In the meantime, the Middle East’s challenges have not gone away. Iran continues to move its nuclear program forward. Tehran’s proxies smuggle weapons that may be used against Israel and carry out attacks on US forces. Dangerous terrorist groups still carry out lethal assaults and gain new recruits. Regional powers Turkey and Egypt jockey for position across the Middle East, and threaten to destabilize the region further.

“President Donald Trump has belittled, undermined, and in some cases abandoned U.S. allies and partners…” then-candidate Biden wrote in Foreign Affairs in March. “The Biden foreign policy agenda will place the United States back at the head of the table, in a position to work with its allies and partners to mobilize collective action on global threats.”

So far, in the Middle East, this has mostly taken the form of working out how to re-enter the 2015 Joint Comprehensive Plan of Action. On this and a slew of other challenges directly related to Iran, the US and Israel would presumably seek to be on the same page, or at least signal to the world that they are.

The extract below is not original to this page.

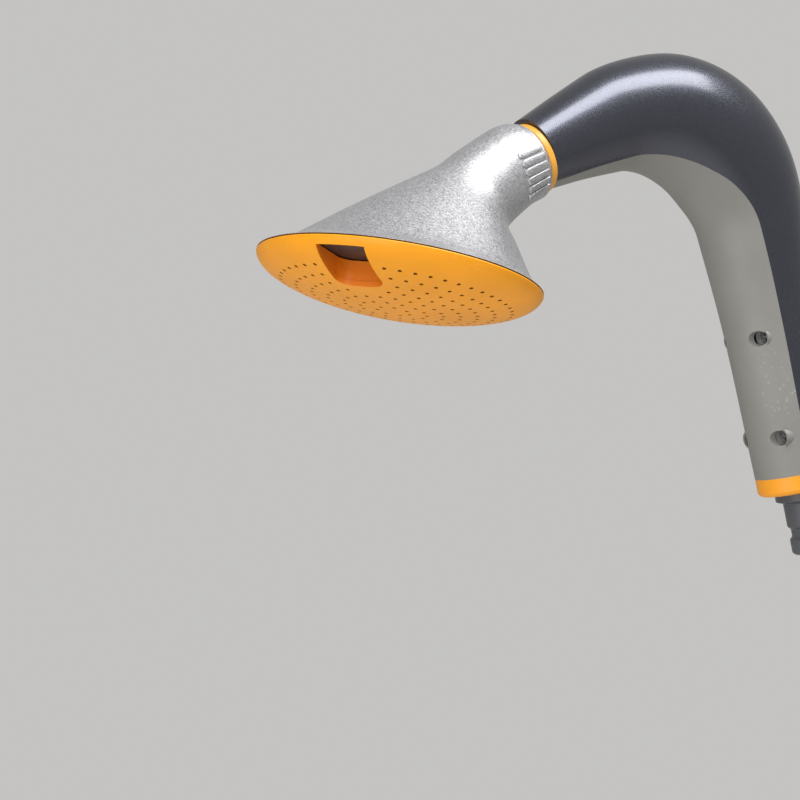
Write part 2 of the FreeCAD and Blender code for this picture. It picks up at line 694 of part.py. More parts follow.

A Shahab-3 surface-to-surface missile is on display at an exhibition by Iran’s army and paramilitary Revolutionary Guard in downtown Tehran, Iran, September 25, 2019. (AP/Vahid Salemi)

While Biden’s approach may reflect the American public’s lack of appetite for getting sucked into the Middle East’s problems after wars in Iraq and Afghanistan, it is safe to assume that Biden will still expend significant time and effort on existing Middle East challenges, and on those that will inevitably force themselves onto his agenda during his tenure.

These can range from Iran’s destabilizing activity to Russia’s military presence to Syria’s ongoing civil war to tensions in the eastern Mediterranean over gas resources, plus what remains of the Islamic State, conflicts in Libya and Yemen, Israeli-Palestinian tensions, and more.

The US will need to coordinate closely with Israel on almost all of them. And that will mean picking up the phone.